An object is only "worth" what a real buyer (not a non-existent potental or future buyer) is willing to pay.

If I sell an object for $1.00 then it is because I value one dollar more then I value the object I am selling. The purchaser pays the dollar because he values the object more then the he values the little green piece of paper.

The fact that the buyer of my object is buying it so that my (former) object, when combined with something else (including his specialised knowledge) is then worth more to a third person is not immoral.

If I have a used shirt, and to me it is only a used shirt and I want $1.00 more then I want the shirt, then I sell it. IF I find a buyer, then I sell it.

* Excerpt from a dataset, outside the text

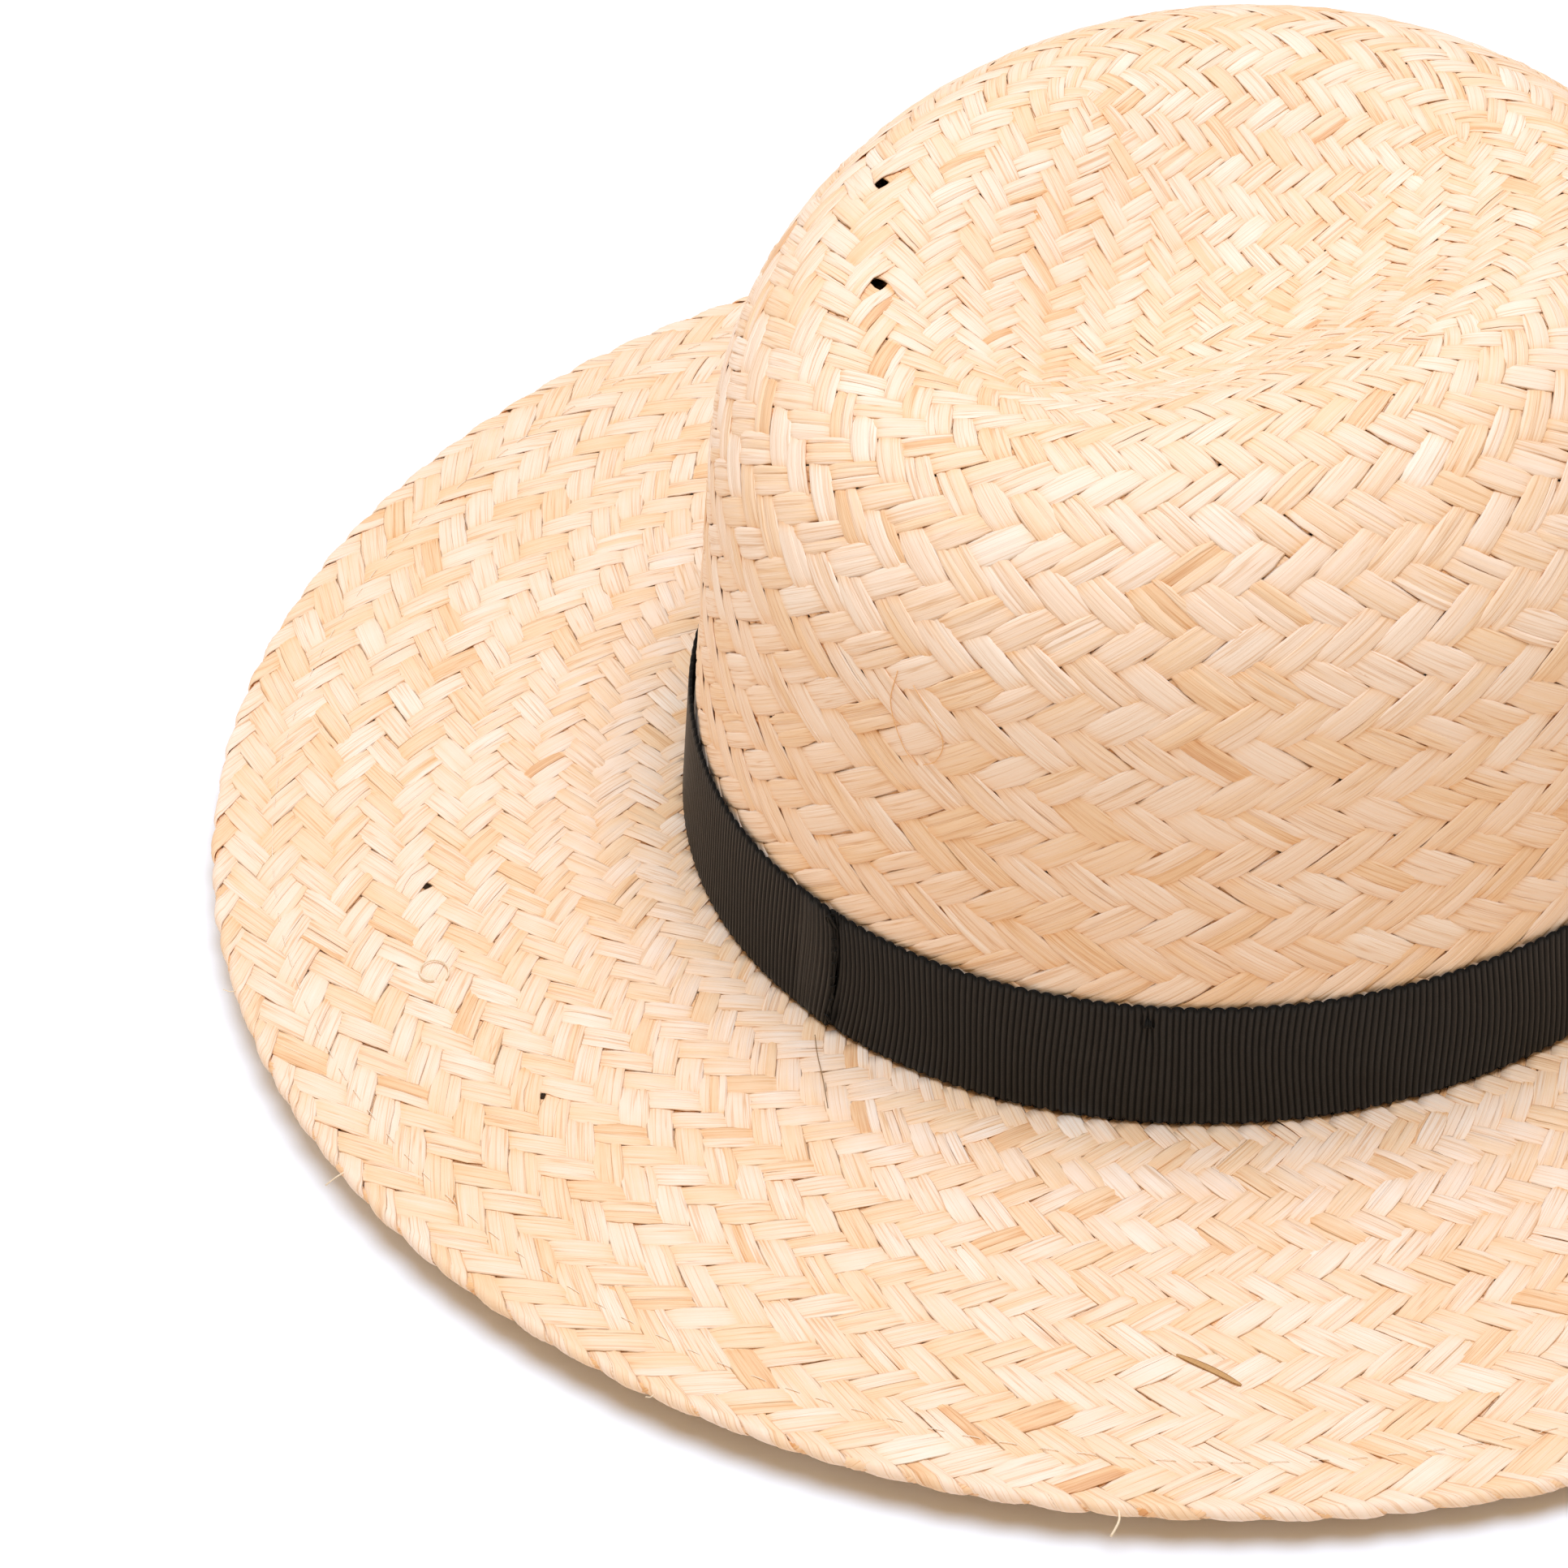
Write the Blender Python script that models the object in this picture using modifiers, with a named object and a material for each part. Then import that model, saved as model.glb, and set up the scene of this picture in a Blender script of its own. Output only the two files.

If the buyer buys my shirt because it was once worn by a famous ball player, and he believes he can sell it to a sports memorbelia collector for $50.00 then he has NOT defrauded me.

The market is simply rewarding him for his specialised knowledge. I do not value this knowledge, and thus am not prepared to spend the many hours over many years needed to gain this knowledge. In fact I never even watch sports.

To me it was, and remains a used shirt worth one dollar.

To a person who values a percieved connection to a famous sports figure, then my shirt may be worth $50.00. That fact is immaterial to the original transaction.

Why would a person who invested a large portion of time to developing a specialised knowledge (probably at great expense, in opportunity cost if nothing else) be required to "give" me his knowlege for free?

This is what some people have argued in this thread. A person has at great expense in time & money, learned about a narrow field of interest. This person then "capitalises" (i.e. turns it into capital) this knowledge, by buying objects from people who value them less & reselling them to people who value them more. This transaction is (according to some) immoral.

Why? Is not knowlege an economic good? Do you not pay to go to school?

If knowledge has value (in money terms) then why would you force someone to "give" this knowlege away. Isn't forcing someone to "give" away something of value with nothing in return theft?